La scène est d’une violence sociale extrême. Mongibaux inverse les rôles : les spéculateurs deviennent de simples “malheureux”, tandis que les épargnants ruinés sont traités en naïfs responsables de leur sort.
Et Bénard, d’une ironie foudroyante, commente :
“M. Mongibaux d’ajouter, dans un beau mouvement d’éloquence, que les véritables coupables, c’étaient les petits épargnants… Mais comme il ajoute à l’esprit de justice celui de l’indulgence, il n’alla tout de même pas jusqu’à requérir une peine contre eux.”
L’humour est d’une cruauté maîtrisée : Le Canard n’a pas besoin d’inventer, il suffit de citer.
“En finances, trompe qui peut”
Le titre de l’article devient un refrain, une ritournelle de désillusion.
Bénard reprend à son compte une maxime de l’avocat général :
“En mariage, trompe qui peut. En finances, trompe qui peut !”
Et il en fait le mot d’ordre de la République des escrocs.
Le texte déroule ensuite une litanie d’exemples, comme une parodie de catéchisme économique :
“La B.N.C. sombre avec deux milliards ? Trompe qui peut !

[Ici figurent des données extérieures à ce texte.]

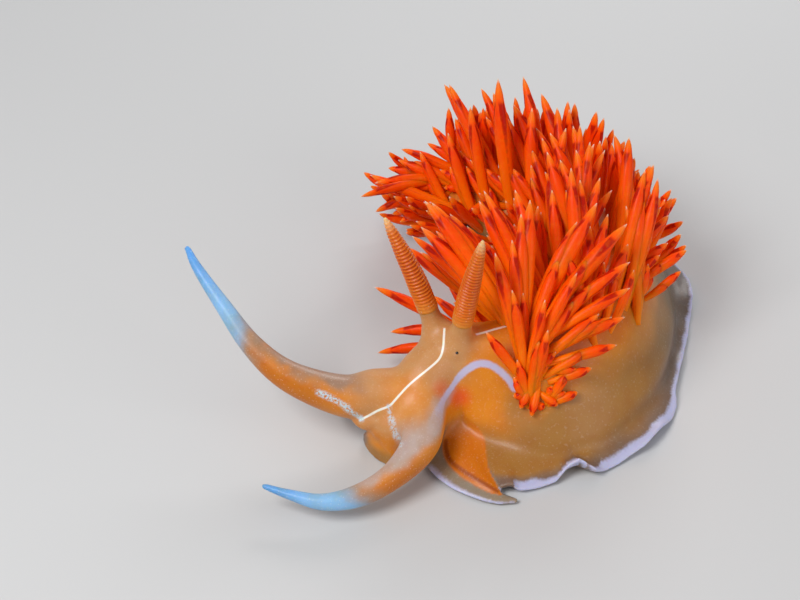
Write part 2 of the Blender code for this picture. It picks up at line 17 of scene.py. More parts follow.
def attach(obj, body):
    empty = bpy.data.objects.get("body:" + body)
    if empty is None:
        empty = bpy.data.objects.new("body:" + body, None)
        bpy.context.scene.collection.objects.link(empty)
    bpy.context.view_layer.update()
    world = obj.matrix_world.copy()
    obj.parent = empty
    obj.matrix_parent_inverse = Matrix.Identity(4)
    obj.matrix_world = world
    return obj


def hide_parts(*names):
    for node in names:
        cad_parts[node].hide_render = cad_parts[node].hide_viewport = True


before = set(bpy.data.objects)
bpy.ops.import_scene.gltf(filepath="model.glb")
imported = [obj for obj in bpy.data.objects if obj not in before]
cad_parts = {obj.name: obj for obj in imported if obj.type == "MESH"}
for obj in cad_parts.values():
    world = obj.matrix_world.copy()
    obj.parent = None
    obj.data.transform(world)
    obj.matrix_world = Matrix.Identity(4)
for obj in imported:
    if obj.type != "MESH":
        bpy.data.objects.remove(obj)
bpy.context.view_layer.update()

MM = 0.001
CENTRE = (-4.1, 8.5)

# x, y, height of the back, half width of the trunk, reach of the foot to left and to right
BODY_ROUTE = (
    (-9.3, -6.1, 4.8, 2.4, 2.6, 2.6),
    (-7.1, -4.0, 7.6, 2.7, 3.3, 3.1),
    (-4.5, -1.8, 8.9, 2.8, 4.2, 3.6),
    (-0.8, -1.3, 9.0, 3.4, 7.2, 4.6),
    (3.2, -0.7, 9.0, 4.3, 9.4, 5.2),
    (6.6, 1.8, 9.0, 4.6, 8.6, 5.2),
    (8.6, 5.6, 9.0, 4.6, 7.8, 5.0),
    (8.9, 10.0, 8.8, 4.5, 8.4, 4.4),
    (7.6, 14.4, 8.6, 4.4, 9.4, 4.0),
    (4.6, 17.9, 8.2, 4.2, 9.0, 3.8),
    (0.1, 20.5, 7.6, 3.9, 7.2, 3.6),
    (-4.0, 23.2, 6.2, 3.2, 5.2, 3.4),
    (-6.6, 27.2, 3.8, 2.2, 3.4, 2.8),
    (-7.2, 32.2, 1.3, 0.9, 0.9, 0.9),
)
NOSE_REACH = 1.3
NOSE_TURNS = (12, 24, 36, 48, 60, 72, 82)
NOSE_MIDDLE = 3.4  # height of the middle of the rounded front
FOOT_TOP = 1.5
THIN_HEIGHT = 6.0  # where the back is lower than this, the foot thins out with it
CALM_REACH = 3.0  # where the foot reaches less than this, its frills are lower
BODY_RINGS = 150
FOOT_FRONT = 7.0  # how far back the foot's own plate runs under the head
FOOT_FRONT_RINGS = 14
# The trunk's side from the foot to the ridge: share of the half width, of the foot's reach, and of the height.
TRUNK_SIDE = (
    (0.00, 0.78, 0.00), (0.45, 0.49, 0.16), (0.86, 0.11, 0.42), (0.78, 0.00, 0.74), (0.44, 0.00, 0.94),
    (0.00, 0.00, 1.00),
)
# The foot from the middle of its sole round its edge to the flank: share of the reach, share of the lift, height.
FOOT_SIDE = (
    (0.00, 0.00, 0.00), (0.45, 0.00, 0.00), (0.80, 0.05, 0.00), (0.93, 0.45, 0.03), (0.985, 0.90, 0.10),
    (1.00, 1.00, 0.24), (0.985, 1.00, 0.40), (0.93, 0.62, 0.62), (0.86, 0.25, 1.02),
)
# Reach of the foot's thin edge on the left side, by the distance along the midline.
EDGE_LEFT = (
    (0.0, 2.6), (3.0, 3.2), (6.0, 4.4), (8.0, 7.2), (9.2, 9.4), (10.4, 9.9), (12.0, 9.7), (12.9, 9.3),
    (13.4, 9.1), (13.9, 8.3), (14.35, 9.6), (14.9, 9.2), (16.2, 9.0), (17.1, 9.15), (18.2, 8.8), (19.3, 8.6),
    (20.3, 8.1), (21.0, 7.4), (22.5, 7.1), (24.1, 7.2), (26.2, 7.8), (28.2, 8.8), (30.2, 9.5), (32.5, 9.4),
    (36.0, 8.6), (39.6, 7.2), (44.5, 5.2), (49.0, 3.4), (54.0, 0.9),
)
# The same on the right side.
EDGE_RIGHT = (
    (0.0, 2.6), (3.0, 3.1), (6.0, 3.6), (9.6, 4.5), (13.6, 5.2), (22.0, 5.0), (26.4, 4.4), (31.0, 3.9),
    (34.0, 3.4), (38.0, 2.9), (43.0, 2.7), (48.0, 2.3), (54.0, 0.9),
)
# Where the edge is lifted in a frill: distance along the midline, half length and height.
FRILLS = (
    (10.4, 1.0, 0.8), (14.0, 0.8, 1.3), (17.7, 1.7, 0.6), (22.8, 2.0, 0.5), (28.6, 2.2, 0.6), (35.0, 2.4, 0.7),
    (41.0, 2.2, 0.6),
)
RUFFLE_WAVES = ((2.3, 0.10), (3.7, 0.12))  # wavelength and height of the small ruffles along the edge
RIGHT_FRILL = 0.5  # how high the right side's frills are beside the left side's

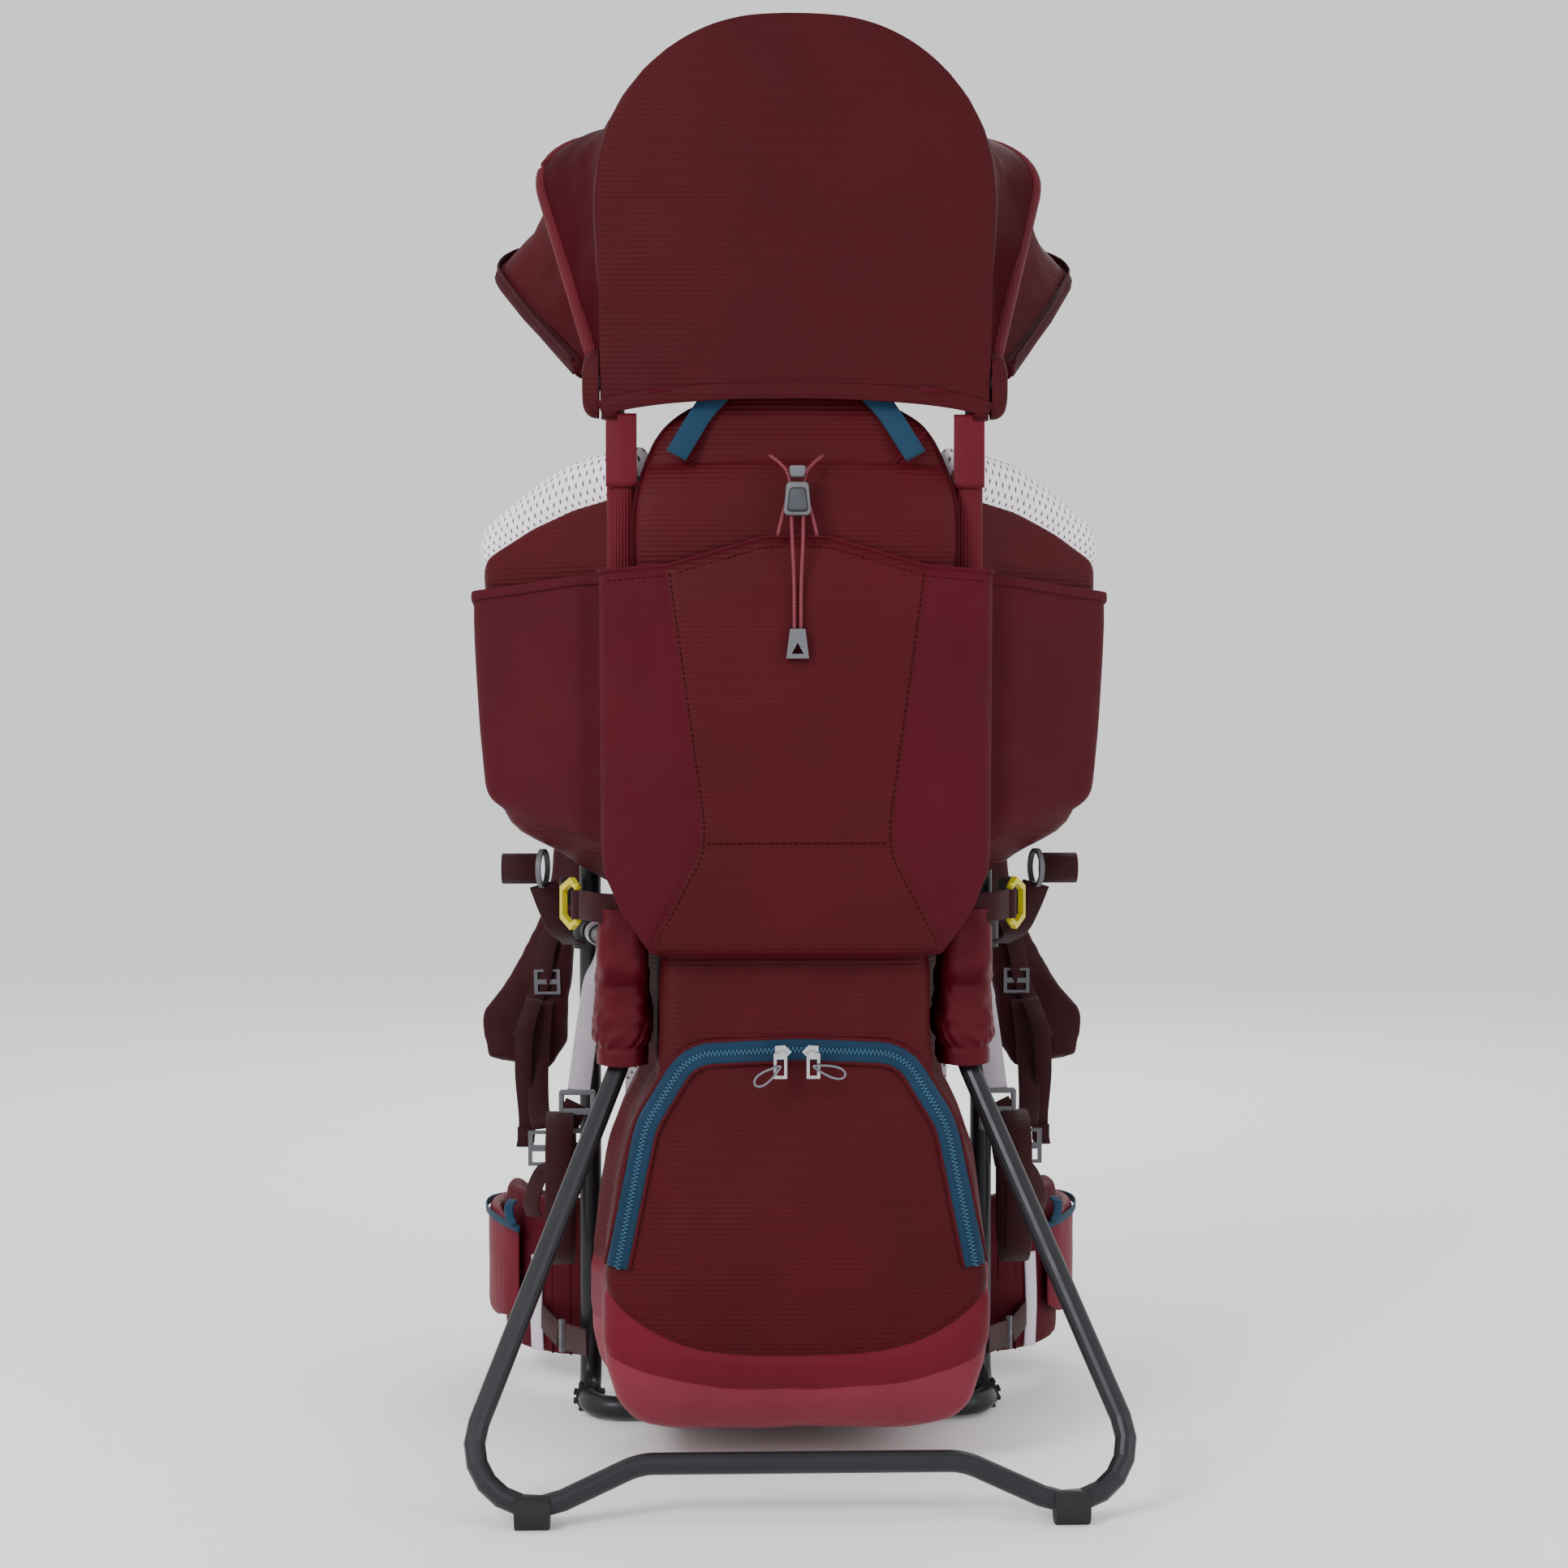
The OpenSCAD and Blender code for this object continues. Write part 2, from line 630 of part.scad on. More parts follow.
// The side-entry hooks: six-sided rings that hang on the webbing's loops
module side_hook() {
    color(lime) translate([148, -108.5, 382]) {
        cylinder(r = 2, h = 28, center = true, $fn = ROUND);
        rotate([90, 0, 62]) linear_extrude(4, center = true) difference() {
            polygon([[-2, -12], [8, -18], [24, -11], [24, 11], [8, 18], [-2, 12]]);
            polygon([[2, -11], [8, -13.4], [20, -8], [20, 8], [8, 13.4], [2, 11]]);
            square([9.4, 21], center = true);
        }
    }
}

module side_hook_right() { side_hook(); }
module side_hook_left() { mirror(X_AXIS) side_hook(); }

// ---------------------------------------------------------------- kickstand

// A point of the kickstand's plane: X and the distance from the hinge axis
function stand_point(x, d) =
    [x, pivot_y - d * sin(stand_tilt), pivot_z - d * cos(stand_tilt)];

STAND_CORNER = [237, stand_reach + 32.5];

function stand_path(start) =
    let (half = [[pivot_x, start], [pivot_x, 52], STAND_CORNER, [103, stand_reach - stand_rise]])
    let (right = [for (p = half) stand_point(p.x, p.y)])
    rounded_path(concat(right, flip(right)), [70, 40, 45, 45, 40, 70], 7);

module kickstand_tube() {
    color(tube_grey) swept_rod(stand_path(14), stand_d, [0, cos(stand_tilt), -sin(stand_tilt)], 16);
}

// Hinge eyes with a socket for each leg's end
module kickstand_fittings() {
    color(black_plastic) both_sides() translate([pivot_x, pivot_y, pivot_z])
        difference() {
            union() {
                rotate([0, 90, 0]) cylinder(r = 11, h = 19.6, center = true, $fn = ROUND);
                rotate([180 - stand_tilt, 0, 0]) cylinder(r = stand_d / 2 + 2.6, h = 40, $fn = ROUND);
            }
            rotate([0, 90, 0]) cylinder(r = pin_r + pin_gap, h = 60, center = true, $fn = ROUND);
            rotate([180 - stand_tilt, 0, 0]) translate([0, 0, 13.8])
                cylinder(r = stand_d / 2 + 0.06, h = 60, $fn = ROUND);
        }
}

module kickstand_feet() {
    foot_x = 170;
    color(black_plastic) both_sides() difference() {
        translate([foot_x, pivot_y - stand_reach * sin(stand_tilt), 10])
            rotate([0, 90, 0]) cylinder(r = stand_d / 2 + 3.4, h = 22, center = true, $fn = ROUND);
        swept_rod(stand_path(14), stand_d + 0.3, [0, cos(stand_tilt), -sin(stand_tilt)], 16);
        translate([foot_x - 30, -300, -20]) cube([60, 100, 20]);
    }
}

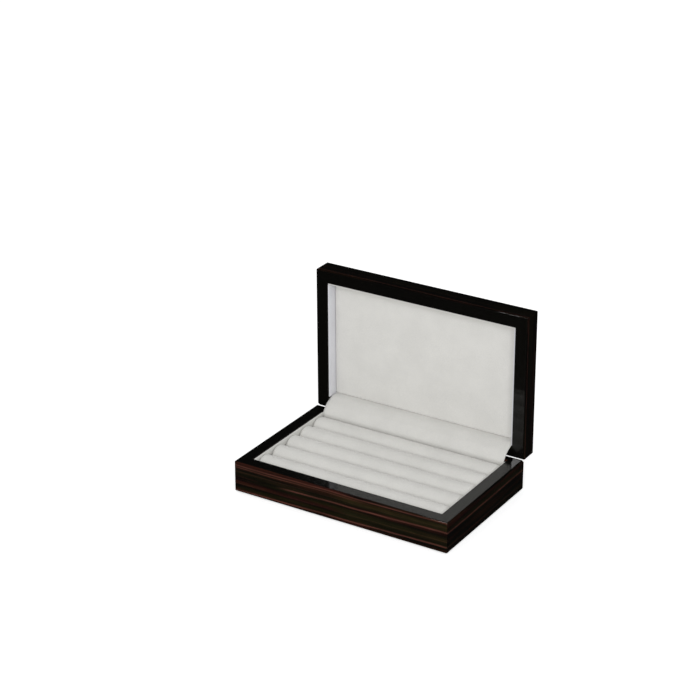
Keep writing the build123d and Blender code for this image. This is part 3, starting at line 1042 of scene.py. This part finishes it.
def makeWorld():
    world = bpy.data.worlds.new("studio")
    bpy.context.scene.world = world
    world.use_nodes = True
    tree = world.node_tree
    tree.nodes.clear()
    output = tree.nodes.new("ShaderNodeOutputWorld")
    straight, glossy = rayKinds(tree)
    soft = addNode(tree, "ShaderNodeBackground", Color=grey(1))
    strength = mathNode(tree, "MULTIPLY", glossy, studio["glossShow"] - studio["worldLight"])
    strength = mathNode(tree, "ADD", strength, studio["worldLight"])
    tree.links.new(strength, soft.inputs["Strength"])
    white = addNode(tree, "ShaderNodeBackground", Color=grey(1), Strength=1.0)
    mixShaders(tree, straight, soft.outputs[0], white.outputs[0], output.inputs["Surface"])


def makeFloor():
    half = studio["floorSize"] / 2
    mesh = bpy.data.meshes.new("floor")
    corners = [(-half, -half, 0), (half, -half, 0), (half, half, 0), (-half, half, 0)]
    mesh.from_pydata(corners, [], [(0, 1, 2, 3)])
    floor = inScene("floor", mesh)
    material, tree, shader = newMaterial("paleFloor")
    shader.inputs["Base Color"].default_value = studio["floorColour"]
    shader.inputs["Roughness"].default_value = studio["floorRoughness"]
    shader.inputs["Specular IOR Level"].default_value = 0.0
    straight, glossy = rayKinds(tree)
    lift = addNode(tree, "ShaderNodeEmission", Color=grey(1))
    tree.links.new(mathNode(tree, "MULTIPLY", straight, studio["floorLift"]), lift.inputs["Strength"])
    lifted = tree.nodes.new("ShaderNodeAddShader")
    tree.links.new(shader.outputs[0], lifted.inputs[0])
    tree.links.new(lift.outputs[0], lifted.inputs[1])
    dim = addNode(tree, "ShaderNodeEmission", Color=grey(1), Strength=studio["glossShow"])
    output = tree.nodes["Material Output"].inputs["Surface"]
    mixShaders(tree, glossy, lifted.outputs[0], dim.outputs[0], output)
    mesh.materials.append(material)


# the small lamp shows in the base's rim by way of the lid's, as a bright patch at the right rear corner
lamps = {
    "softKey": {"place": (1.30, -2.00, 1.35), "aim": (0.0, 0.0, 0.06), "size": 1.5, "power": 33.0},
    "glint": {"place": (-0.738, -1.581, 0.934), "aim": (0.095, 0.060, 0.028), "size": 0.068, "power": 1.05},
}


def makeLamps():
    for name, lamp in lamps.items():
        data = bpy.data.lights.new(name, "AREA")
        data.shape = "SQUARE"
        data.size = lamp["size"]
        data.energy = lamp["power"]
        aimItem(inScene(name, data), lamp["place"], lamp["aim"])


makeCamera()
makeWorld()
makeFloor()
makeLamps()
bpy.context.scene.view_settings.view_transform = "Standard"
print("camera, floor and lights made")
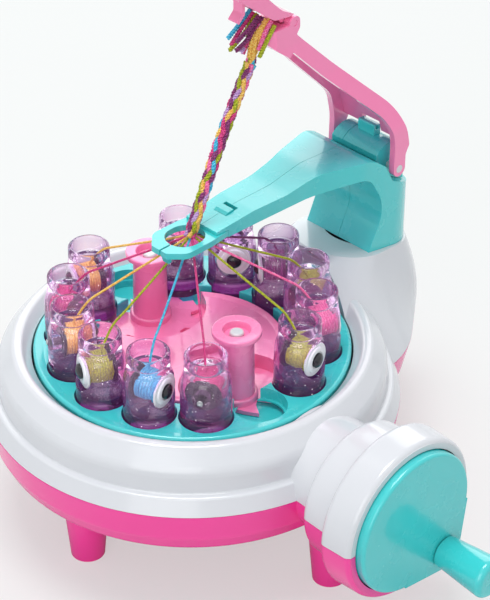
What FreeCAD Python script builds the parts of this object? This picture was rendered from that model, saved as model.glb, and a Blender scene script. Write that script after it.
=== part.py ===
import FreeCAD, Part
import math
import os

# Hand-cranked kumihimo braiding machine. Millimetres, +Z up. The shapes are drawn about the
# deck's axis with z = 0 at the deck's rim, +X towards the crank and +Y towards the arm's neck,
# and place_node moves them so that z = 0 is the table and the footprint is centred.

# ---------------------------------------------------------------- driving dimensions

# Clearances
running_gap = 0.05          # radial, shaft in its own bearing
moving_gap = 0.6            # between bodies that pass each other
wheel_gap = 0.4             # over and under a star wheel
parting_gap = 0.2           # line between two moulded halves

# Deck and its pockets
deck_rim_width = 4.35       # land outside the pockets
deck_floor_thickness = 2.8
pocket_count = 14
pocket_clearance = 0.35     # pod foot in its pocket
pocket_ledge_width = 1.2
pocket_depth = 6.0
inner_land_reach = 10.4     # deck's inner edge, in from the pockets' centres
first_empty_angle = -11.7   # slot that faces the right tower
wheel_space = 3.8           # room for the star wheels under the pods

# Pods and spools
pod_foot_radius = 12.9
pod_spacing = 1.08          # between neighbouring pods' feet
pod_foot_height = 5.0
pod_body_radius = 12.3
pod_neck_radius = 10.35
pod_height = 42.0
pod_shoulder_height = 32.0
pod_wall = 1.5
neck_wall = 2.0
window_radius = 9.4
spool_height = 22.4         # spool's axis above the pod's foot
spool_flange_radius = 8.7
spool_flange_thickness = 1.2
spool_core_radius = 3.8
spool_winding_radius = 7.2
spool_front = 9.3           # outer face of the flange in the window
spool_back = 5.6            # outer face of the flange inside the pod
spool_journal_radius = 1.6
spool_journal_length = 4.0
spool_boss_radius = 4.0

# Thread, braid and guide eye
thread_diameter = 1.3
braid_diameter = 6.8
gather_radius = 3.6         # ring on which the threads meet under the braid
gather_height = 60.4
eye_length = 19.8
eye_width = 18.0
eye_centre = -4.4

# Rotor and towers
rotor_margin = 0.55         # rotor's wall inside the pockets
rotor_wall_height = 9.0
rotor_base_thickness = 1.8
rotor_recess_radius = 28.0
tower_height = 31.7
tower_post_radius = 8.3
tower_flange_radius = 12.0
tower_flange_thickness = 2.8
tower_collar_radius = 10.4
tower_shaft_radius = 6.0
wheel_thickness = 2.0
wheel_root_radius = 20.3
wheel_tip_radius = 25.0
wheel_teeth = 9
horn_length = 18.0
spindle_radius = 3.5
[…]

La Transat coûte aux contribuables 1.500 millions ? Trompe qui peut !
Rentiers, vous avez donné votre argent à l’État et on a converti vos rentes ? Trompe qui peut !
Fonctionnaires, on vous avait assuré un statut et on diminue vos traitements ? Trompe qui peut !”
Cette accumulation donne au pamphlet une puissance rythmique : Bénard transforme la répétition en accusation, le refrain en réquisitoire. Le pays, dit-il en substance, est dirigé par une caste d’escrocs légaux, protégée par les codes, les robes et les décorations.
Le scandale des honneurs
Bénard s’attarde avec jubilation sur un symbole : la Légion d’honneur.
Dans son texte, l’ordre national devient un gag macabre :
“Les grands officiers de la Légion d’honneur sont très recherchés dans les affaires financières. En effet, ils font riche.”
Le ruban rouge, loin d’être un signe de vertu, sert de garantie morale aux pires tricheurs. Les investisseurs se fient à la médaille du décoré comme à un gage de probité — et tombent dans le piège.
Le journaliste enfonce le clou :
“On juge les mines sur celles de ceux qui les présentent.”
Un calembour typique de Bénard, qui manie la langue comme un scalpel : derrière le mot d’esprit, il pointe l’effondrement des repères moraux d’une République gouvernée par les décorés, les avocats généraux et les financiers véreux.
“Ouvrez les portes de la Santé !”
La dernière page du texte est un feu d’artifice satirique. Bénard en appelle à une justice renversée :
“Ouvrez les portes de la Santé ! Il faut en faire sortir tous les banquiers véreux, les courtiers marrons, les rapaces, tous ceux qui volent, qui abusent.”
Ironie suprême : il ne réclame pas leur incarcération, mais leur réhabilitation officielle, puisque la morale du régime veut qu’ils soient honorés plutôt que punis.
La conclusion résume tout :
“Et si, un jour prochain, un financier, après avoir raflé des milliards, est appelé à fournir des comptes à la justice, qu’il ne se frappe pas : qu’il demande à M. l’avocat général Mongibaux d’occuper le siège du ministère public.”
La colère de Bénard : un miroir des années 1930
En novembre 1933, la France n’est pas seulement frappée par la crise économique : elle est minée par le désaveu politique et moral. Les scandales financiers, la complaisance du pouvoir et les passe-droits nourrissent une défiance croissante.
Ce texte, écrit six mois avant l’affaire Stavisky, en annonce la tempête. Bénard, visionnaire, y dénonce déjà le système d’immunité qui finira par faire exploser la IVe République avant l’heure.